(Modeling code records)
● ● ● ●
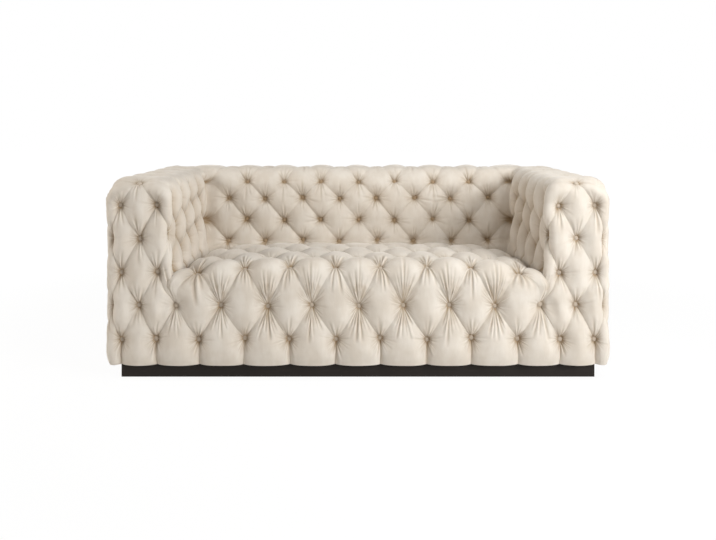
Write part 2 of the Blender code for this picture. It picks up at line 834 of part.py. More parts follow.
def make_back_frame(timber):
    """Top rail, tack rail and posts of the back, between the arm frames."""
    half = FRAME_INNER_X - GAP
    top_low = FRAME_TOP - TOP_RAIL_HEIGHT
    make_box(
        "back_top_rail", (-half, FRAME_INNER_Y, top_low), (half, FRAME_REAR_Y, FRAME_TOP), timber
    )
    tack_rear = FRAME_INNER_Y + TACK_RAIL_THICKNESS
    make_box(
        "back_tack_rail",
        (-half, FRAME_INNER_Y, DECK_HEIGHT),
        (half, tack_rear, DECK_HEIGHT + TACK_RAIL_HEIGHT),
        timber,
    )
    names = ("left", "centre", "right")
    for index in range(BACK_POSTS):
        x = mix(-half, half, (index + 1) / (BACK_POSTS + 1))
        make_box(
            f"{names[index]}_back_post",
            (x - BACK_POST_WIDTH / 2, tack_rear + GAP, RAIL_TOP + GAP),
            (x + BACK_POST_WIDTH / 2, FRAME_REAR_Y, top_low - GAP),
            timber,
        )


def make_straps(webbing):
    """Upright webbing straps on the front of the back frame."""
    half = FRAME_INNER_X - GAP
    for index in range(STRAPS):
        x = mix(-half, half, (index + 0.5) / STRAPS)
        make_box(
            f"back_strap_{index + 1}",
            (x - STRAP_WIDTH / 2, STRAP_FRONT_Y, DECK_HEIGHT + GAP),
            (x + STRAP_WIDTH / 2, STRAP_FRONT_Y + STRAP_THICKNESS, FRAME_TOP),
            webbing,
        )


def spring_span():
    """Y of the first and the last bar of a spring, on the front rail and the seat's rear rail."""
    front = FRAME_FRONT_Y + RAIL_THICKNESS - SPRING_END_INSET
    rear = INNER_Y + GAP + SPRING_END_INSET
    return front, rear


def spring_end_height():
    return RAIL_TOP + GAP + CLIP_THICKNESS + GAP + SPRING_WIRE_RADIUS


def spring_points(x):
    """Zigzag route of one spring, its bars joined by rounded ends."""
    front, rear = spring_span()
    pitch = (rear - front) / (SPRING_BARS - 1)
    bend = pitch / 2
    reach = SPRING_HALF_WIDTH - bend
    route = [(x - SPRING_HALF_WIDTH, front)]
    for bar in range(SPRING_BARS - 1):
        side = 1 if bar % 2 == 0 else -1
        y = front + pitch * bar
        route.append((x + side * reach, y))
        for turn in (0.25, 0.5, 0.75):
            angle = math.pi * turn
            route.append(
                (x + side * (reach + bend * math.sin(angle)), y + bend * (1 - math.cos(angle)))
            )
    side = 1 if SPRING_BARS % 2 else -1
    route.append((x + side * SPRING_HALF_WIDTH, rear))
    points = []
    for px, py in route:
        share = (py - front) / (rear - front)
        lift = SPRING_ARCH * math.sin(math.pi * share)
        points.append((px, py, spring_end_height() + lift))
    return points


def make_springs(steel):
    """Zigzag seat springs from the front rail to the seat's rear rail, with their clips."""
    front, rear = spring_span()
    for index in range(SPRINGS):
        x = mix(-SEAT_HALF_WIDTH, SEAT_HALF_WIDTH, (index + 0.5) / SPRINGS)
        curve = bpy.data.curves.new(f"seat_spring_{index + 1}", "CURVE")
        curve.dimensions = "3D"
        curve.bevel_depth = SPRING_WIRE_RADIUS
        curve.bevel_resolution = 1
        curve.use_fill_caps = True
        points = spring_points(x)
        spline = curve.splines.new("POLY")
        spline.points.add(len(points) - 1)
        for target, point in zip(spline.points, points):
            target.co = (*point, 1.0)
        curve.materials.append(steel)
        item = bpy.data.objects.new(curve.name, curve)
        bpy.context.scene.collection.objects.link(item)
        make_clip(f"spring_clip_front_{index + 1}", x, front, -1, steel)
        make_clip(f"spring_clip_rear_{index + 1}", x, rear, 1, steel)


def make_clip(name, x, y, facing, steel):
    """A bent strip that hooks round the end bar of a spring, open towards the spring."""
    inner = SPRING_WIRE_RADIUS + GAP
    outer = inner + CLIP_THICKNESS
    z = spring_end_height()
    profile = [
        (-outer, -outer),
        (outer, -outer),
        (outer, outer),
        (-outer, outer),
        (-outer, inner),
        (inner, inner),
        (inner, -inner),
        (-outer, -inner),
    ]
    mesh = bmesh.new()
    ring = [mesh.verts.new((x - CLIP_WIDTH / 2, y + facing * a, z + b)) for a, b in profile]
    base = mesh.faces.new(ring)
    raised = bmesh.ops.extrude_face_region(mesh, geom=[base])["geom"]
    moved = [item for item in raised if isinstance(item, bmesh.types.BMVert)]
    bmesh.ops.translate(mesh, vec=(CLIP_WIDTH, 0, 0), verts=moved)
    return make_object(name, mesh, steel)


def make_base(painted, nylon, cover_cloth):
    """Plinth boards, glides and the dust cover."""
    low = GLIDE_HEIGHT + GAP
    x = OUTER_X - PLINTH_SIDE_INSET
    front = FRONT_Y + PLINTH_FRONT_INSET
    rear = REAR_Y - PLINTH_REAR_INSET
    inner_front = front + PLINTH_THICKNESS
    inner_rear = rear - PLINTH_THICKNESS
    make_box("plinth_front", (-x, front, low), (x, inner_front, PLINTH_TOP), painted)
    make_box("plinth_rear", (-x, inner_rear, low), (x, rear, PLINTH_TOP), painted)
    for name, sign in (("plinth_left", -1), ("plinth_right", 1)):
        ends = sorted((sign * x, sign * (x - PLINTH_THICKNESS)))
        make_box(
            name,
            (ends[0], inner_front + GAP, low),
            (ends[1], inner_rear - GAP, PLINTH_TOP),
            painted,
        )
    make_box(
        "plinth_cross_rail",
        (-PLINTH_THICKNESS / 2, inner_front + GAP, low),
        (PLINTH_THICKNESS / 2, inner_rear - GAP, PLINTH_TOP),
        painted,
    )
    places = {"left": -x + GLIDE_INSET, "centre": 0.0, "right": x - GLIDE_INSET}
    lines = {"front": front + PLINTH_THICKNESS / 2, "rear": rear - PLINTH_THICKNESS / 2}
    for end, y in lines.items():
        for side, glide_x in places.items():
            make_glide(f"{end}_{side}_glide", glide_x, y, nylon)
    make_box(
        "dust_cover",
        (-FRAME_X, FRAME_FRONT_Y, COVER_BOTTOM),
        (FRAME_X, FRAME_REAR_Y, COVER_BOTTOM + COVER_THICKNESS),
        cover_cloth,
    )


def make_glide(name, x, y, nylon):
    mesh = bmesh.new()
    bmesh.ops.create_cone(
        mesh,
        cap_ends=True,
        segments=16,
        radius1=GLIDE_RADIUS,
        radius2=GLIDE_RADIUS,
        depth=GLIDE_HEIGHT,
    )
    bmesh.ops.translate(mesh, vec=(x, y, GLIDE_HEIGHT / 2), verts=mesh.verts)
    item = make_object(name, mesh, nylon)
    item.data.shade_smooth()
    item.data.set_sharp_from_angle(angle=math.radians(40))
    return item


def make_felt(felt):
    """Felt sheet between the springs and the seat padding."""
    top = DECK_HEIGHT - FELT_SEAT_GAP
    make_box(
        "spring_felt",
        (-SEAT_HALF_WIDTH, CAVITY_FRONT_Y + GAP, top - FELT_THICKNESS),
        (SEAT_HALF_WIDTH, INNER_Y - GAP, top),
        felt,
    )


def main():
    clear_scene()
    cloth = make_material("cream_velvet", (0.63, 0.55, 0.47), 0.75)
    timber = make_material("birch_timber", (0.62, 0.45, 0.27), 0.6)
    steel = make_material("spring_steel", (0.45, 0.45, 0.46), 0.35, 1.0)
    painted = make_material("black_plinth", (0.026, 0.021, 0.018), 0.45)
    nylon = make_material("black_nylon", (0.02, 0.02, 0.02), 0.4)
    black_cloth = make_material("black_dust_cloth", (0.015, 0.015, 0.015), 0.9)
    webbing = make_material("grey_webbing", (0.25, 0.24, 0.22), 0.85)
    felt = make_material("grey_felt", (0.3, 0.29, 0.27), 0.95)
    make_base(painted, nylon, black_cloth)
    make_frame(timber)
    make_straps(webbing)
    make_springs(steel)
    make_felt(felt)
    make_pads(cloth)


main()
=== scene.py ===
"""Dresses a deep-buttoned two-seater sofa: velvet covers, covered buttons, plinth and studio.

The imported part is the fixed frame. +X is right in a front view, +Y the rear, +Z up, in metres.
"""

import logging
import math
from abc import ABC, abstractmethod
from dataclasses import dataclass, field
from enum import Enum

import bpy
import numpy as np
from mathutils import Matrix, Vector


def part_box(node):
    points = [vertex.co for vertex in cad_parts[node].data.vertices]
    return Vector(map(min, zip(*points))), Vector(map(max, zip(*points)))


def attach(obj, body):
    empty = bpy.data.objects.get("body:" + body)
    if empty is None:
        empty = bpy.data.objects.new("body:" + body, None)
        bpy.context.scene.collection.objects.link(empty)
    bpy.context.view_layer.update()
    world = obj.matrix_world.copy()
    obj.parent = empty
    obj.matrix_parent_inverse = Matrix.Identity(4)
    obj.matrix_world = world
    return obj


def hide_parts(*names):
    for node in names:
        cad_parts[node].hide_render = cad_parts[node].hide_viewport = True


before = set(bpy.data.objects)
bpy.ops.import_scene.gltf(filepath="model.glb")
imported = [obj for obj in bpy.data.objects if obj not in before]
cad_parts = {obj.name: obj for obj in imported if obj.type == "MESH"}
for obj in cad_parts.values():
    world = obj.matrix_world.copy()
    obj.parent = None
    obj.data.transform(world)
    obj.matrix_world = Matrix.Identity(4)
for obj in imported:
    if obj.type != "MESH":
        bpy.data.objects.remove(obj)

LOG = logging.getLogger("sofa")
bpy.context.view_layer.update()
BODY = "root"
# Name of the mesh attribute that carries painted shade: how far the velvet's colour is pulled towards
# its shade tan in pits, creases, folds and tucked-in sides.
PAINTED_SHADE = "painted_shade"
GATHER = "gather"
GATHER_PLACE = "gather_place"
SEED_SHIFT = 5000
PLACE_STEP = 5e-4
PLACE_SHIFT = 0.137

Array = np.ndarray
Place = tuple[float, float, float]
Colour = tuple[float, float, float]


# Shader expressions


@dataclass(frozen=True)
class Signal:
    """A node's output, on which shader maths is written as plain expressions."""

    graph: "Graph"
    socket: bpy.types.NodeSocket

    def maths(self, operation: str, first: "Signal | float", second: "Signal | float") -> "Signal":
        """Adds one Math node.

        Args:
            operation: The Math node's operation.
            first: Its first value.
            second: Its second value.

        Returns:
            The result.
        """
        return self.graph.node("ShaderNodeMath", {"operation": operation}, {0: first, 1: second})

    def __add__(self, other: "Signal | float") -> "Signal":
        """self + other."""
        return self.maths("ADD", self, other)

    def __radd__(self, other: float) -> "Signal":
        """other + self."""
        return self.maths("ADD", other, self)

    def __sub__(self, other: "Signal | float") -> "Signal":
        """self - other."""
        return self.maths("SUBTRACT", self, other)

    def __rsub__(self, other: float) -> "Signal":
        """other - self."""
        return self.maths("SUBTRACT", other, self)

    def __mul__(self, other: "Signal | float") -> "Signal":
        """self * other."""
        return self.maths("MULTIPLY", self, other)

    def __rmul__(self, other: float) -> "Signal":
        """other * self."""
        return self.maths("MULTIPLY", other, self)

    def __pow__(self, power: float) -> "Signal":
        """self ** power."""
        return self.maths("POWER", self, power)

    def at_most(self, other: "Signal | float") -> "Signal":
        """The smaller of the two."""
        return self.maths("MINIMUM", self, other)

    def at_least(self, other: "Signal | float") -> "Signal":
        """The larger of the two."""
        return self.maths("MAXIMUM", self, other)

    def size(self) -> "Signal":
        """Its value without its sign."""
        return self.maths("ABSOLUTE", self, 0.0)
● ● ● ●
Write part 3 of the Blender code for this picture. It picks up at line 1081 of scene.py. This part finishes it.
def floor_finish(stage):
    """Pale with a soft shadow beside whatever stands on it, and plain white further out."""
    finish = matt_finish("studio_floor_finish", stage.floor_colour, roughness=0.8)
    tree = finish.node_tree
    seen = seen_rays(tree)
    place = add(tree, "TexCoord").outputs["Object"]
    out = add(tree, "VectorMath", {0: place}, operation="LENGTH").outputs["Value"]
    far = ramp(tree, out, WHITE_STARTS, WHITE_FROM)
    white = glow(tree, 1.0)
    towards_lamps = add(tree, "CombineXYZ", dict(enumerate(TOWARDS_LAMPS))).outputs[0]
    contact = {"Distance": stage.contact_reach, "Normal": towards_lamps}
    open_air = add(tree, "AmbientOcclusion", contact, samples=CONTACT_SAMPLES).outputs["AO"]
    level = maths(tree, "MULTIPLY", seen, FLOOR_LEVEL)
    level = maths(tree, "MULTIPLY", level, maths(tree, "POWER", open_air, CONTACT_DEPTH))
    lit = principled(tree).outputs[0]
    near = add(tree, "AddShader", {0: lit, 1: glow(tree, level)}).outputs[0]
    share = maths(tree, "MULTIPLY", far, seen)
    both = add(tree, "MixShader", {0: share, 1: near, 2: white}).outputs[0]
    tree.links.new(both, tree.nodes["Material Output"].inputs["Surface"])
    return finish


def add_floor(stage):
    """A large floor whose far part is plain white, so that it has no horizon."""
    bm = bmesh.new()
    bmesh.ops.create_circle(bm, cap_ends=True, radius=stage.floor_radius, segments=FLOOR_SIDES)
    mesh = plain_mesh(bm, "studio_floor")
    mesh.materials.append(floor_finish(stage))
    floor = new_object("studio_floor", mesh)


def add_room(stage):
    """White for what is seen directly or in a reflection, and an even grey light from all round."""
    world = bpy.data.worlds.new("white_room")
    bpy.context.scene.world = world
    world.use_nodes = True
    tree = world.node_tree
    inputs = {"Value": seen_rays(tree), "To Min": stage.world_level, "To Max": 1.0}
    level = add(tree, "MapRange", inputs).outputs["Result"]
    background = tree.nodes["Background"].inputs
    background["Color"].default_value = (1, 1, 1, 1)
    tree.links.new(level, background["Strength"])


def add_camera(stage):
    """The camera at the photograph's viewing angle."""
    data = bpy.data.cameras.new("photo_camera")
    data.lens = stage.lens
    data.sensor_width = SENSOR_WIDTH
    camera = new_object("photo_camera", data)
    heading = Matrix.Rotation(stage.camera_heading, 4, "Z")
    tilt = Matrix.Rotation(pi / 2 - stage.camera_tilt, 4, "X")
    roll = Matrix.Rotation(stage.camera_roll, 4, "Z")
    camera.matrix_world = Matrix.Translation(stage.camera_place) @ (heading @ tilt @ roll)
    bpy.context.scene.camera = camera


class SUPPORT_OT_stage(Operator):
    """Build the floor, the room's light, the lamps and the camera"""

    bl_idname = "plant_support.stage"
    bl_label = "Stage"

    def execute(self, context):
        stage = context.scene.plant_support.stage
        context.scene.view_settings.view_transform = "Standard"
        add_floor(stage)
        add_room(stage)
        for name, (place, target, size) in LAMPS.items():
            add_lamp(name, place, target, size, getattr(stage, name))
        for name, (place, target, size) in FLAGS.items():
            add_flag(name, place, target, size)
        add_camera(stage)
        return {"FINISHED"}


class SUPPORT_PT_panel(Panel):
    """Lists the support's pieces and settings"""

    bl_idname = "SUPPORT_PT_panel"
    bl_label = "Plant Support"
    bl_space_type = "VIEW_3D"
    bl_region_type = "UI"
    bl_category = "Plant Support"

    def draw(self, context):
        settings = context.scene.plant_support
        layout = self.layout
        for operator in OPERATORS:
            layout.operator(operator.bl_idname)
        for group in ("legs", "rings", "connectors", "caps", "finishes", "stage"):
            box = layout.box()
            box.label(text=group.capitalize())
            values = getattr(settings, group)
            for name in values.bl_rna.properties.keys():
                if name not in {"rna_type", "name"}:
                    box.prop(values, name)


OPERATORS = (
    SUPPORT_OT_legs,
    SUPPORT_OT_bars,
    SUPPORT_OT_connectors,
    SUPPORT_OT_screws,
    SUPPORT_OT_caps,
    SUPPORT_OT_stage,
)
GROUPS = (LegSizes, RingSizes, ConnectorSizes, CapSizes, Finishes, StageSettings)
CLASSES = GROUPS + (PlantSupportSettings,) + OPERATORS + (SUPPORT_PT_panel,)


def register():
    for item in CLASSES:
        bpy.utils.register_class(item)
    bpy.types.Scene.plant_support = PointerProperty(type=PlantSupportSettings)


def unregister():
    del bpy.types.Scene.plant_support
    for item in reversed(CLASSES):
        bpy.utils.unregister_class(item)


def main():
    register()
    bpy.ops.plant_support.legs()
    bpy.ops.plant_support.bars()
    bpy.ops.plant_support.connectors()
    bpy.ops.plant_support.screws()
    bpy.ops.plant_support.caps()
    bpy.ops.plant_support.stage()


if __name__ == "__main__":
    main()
● ● ● ●
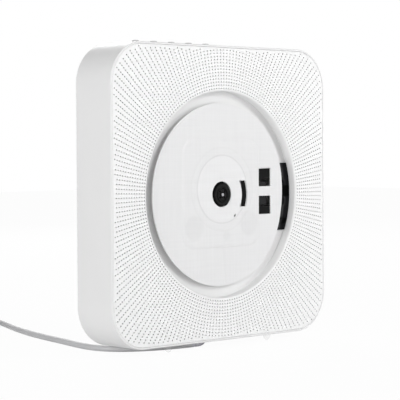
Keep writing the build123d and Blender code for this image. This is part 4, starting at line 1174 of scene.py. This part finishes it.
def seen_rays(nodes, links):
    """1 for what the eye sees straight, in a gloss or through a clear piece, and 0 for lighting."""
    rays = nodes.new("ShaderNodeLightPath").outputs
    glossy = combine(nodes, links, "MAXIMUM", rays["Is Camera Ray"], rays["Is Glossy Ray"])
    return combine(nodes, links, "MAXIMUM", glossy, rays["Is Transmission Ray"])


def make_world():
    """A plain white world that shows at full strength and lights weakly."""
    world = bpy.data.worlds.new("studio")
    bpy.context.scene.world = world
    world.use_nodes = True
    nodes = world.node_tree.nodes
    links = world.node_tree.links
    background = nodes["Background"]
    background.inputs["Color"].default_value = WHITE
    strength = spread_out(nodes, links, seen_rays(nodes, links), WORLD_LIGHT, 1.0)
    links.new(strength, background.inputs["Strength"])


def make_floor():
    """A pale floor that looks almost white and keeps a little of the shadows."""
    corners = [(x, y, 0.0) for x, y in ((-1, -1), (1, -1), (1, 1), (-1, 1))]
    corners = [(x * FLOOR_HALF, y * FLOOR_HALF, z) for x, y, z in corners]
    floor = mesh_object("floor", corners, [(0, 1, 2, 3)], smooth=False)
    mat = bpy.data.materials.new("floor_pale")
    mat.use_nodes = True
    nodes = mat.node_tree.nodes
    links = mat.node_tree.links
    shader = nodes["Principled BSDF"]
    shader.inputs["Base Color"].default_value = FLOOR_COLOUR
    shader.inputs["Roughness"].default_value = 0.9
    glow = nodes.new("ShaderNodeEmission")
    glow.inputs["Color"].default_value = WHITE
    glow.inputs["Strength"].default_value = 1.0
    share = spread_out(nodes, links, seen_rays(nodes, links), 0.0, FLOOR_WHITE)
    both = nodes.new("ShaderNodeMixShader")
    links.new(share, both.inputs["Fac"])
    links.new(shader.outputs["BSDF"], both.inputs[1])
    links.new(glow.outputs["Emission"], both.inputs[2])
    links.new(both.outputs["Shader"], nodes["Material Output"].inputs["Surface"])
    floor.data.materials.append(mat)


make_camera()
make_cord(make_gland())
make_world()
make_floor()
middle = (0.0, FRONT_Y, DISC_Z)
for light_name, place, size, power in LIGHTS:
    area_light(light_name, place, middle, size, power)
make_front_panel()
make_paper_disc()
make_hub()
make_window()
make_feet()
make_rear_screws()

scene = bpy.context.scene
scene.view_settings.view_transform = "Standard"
● ● ● ●
State how many lines in the entries above include the word "Write"; reply with the number alone.

2